Shares in the London-listed miner slid more than 7 per cent as Polymetal made $305m of asset writedowns, in line with estimates revealed last month, to become the latest precious metals miner to reflect the sharp fall in gold and silver prices in the second quarter.

The average price obtained for gold was 13 per cent lower in the first half of the year compared with 2012, Polymetal said. Silver prices were down 18 per cent.

The lower prices led to revenues falling 6 per cent to $721m in spite of rising sales volumes, with the amount of gold sold up 8 per cent in the period.

Polymetal’s benchmark costs for gold production rose 17 per cent, partly affected by a ramp-up at a pressure oxidation, or Pox, plant at Amursk, one of its sites in Russia’s far east. However, Polymetal said costs should fall in the second half of the year.

Vitaly Nesis, chief executive, said the first half of the year was “challenging due to tough market conditions and operational issues”. He said improvements at Amursk, and a ramp-up of another concentrator that started in April and will supply Amursk, would “enable us to both remain profitable and retain long-term growth optionality”.

Polymetal had said writedowns would be between $280m and $340m.
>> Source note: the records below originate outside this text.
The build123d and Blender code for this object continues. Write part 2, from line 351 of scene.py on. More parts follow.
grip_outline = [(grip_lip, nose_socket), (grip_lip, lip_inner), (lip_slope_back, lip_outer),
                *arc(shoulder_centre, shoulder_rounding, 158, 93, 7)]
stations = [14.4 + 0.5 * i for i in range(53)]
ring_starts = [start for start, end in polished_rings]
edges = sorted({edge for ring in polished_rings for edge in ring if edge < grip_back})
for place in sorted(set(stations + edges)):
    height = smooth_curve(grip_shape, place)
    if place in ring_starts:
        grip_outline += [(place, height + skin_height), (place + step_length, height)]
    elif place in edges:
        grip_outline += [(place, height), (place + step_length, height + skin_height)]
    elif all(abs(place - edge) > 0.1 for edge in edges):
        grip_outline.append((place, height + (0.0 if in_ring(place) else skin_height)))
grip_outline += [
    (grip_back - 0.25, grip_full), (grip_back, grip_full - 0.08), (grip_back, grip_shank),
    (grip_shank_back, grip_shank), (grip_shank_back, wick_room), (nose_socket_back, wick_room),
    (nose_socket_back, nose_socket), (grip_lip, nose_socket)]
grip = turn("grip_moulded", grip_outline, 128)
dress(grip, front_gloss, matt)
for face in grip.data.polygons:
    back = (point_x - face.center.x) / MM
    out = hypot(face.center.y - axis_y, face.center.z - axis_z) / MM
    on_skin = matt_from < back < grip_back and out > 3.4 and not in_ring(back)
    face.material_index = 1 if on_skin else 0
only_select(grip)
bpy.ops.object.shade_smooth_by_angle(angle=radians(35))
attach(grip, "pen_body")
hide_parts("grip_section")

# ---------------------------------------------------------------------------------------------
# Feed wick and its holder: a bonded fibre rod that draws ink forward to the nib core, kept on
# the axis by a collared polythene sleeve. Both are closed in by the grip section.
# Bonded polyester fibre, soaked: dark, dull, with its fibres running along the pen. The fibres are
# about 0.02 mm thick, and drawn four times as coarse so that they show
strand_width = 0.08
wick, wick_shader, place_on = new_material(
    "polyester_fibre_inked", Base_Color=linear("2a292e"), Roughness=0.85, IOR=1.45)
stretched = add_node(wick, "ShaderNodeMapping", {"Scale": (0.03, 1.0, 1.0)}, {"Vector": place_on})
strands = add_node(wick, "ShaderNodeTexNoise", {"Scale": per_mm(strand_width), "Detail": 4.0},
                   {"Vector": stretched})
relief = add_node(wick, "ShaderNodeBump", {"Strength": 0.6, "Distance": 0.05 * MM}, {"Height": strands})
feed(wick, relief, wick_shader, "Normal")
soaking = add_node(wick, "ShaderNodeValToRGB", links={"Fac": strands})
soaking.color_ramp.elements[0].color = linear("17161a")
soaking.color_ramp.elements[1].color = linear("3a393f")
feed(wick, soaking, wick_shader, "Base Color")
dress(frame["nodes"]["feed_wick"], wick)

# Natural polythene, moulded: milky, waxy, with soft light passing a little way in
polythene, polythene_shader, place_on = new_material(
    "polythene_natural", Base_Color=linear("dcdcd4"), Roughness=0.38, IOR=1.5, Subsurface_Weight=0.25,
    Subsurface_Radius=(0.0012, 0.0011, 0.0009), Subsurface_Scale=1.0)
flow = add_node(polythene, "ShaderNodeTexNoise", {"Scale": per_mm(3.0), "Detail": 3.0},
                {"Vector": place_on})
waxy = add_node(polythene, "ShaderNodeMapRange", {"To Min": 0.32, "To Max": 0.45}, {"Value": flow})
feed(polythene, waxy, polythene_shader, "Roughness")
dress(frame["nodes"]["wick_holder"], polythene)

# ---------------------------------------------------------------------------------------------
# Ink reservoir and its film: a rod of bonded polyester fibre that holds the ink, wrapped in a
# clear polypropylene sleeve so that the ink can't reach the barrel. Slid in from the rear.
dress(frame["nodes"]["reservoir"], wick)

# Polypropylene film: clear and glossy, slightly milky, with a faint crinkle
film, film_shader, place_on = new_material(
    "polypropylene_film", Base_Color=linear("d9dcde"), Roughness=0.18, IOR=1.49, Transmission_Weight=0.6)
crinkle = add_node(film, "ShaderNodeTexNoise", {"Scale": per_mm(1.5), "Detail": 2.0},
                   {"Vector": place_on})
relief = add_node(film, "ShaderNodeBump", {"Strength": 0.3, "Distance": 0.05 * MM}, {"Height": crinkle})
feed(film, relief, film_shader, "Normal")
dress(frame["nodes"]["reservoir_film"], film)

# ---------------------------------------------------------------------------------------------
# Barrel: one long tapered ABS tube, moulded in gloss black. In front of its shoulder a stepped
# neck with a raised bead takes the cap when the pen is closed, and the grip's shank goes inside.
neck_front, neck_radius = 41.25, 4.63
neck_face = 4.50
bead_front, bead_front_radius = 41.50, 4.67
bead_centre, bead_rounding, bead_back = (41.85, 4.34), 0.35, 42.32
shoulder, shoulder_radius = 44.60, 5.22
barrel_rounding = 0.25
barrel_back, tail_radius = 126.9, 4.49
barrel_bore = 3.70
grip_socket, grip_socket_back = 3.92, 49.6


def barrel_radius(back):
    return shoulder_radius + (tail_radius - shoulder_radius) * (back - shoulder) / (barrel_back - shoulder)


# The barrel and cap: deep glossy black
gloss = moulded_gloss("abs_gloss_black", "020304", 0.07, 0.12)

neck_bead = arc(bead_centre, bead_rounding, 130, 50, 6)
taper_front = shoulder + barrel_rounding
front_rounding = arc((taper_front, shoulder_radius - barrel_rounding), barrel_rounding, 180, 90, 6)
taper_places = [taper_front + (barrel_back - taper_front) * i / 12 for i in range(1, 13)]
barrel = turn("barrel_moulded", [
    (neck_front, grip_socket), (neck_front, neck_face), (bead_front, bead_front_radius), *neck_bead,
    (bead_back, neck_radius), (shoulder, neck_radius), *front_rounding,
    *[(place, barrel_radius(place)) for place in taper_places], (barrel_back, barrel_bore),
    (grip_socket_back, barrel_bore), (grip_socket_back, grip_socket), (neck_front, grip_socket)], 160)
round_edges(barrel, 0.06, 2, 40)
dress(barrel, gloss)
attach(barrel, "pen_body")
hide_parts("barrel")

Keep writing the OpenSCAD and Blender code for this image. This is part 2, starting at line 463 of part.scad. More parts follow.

Most gold miners have readjusted the value of assets such as gold stockpiles and resources in the ground after gold suffered a sharp fall in April, although the price has now recovered by more than $200 per troy ounce since it dipped below $1,200/oz in June.

Adjusted earnings before interest, tax, depreciation and amortisation fell 38 per cent year-on-year to $239m. Polymetal swung to a net loss of $255m compared with income of $157m a year ago. Adjusted for the writedowns underlying net earnings were $17m.

Analysts at Liberum said earnings missed expectations because of lower prices while net debt was also higher than expected.

“Although gearing remains relatively high [Polymetal’s] ability to generate free cash is impressive and with the Pox plant starting to take meaningful positive steps forward,” they said.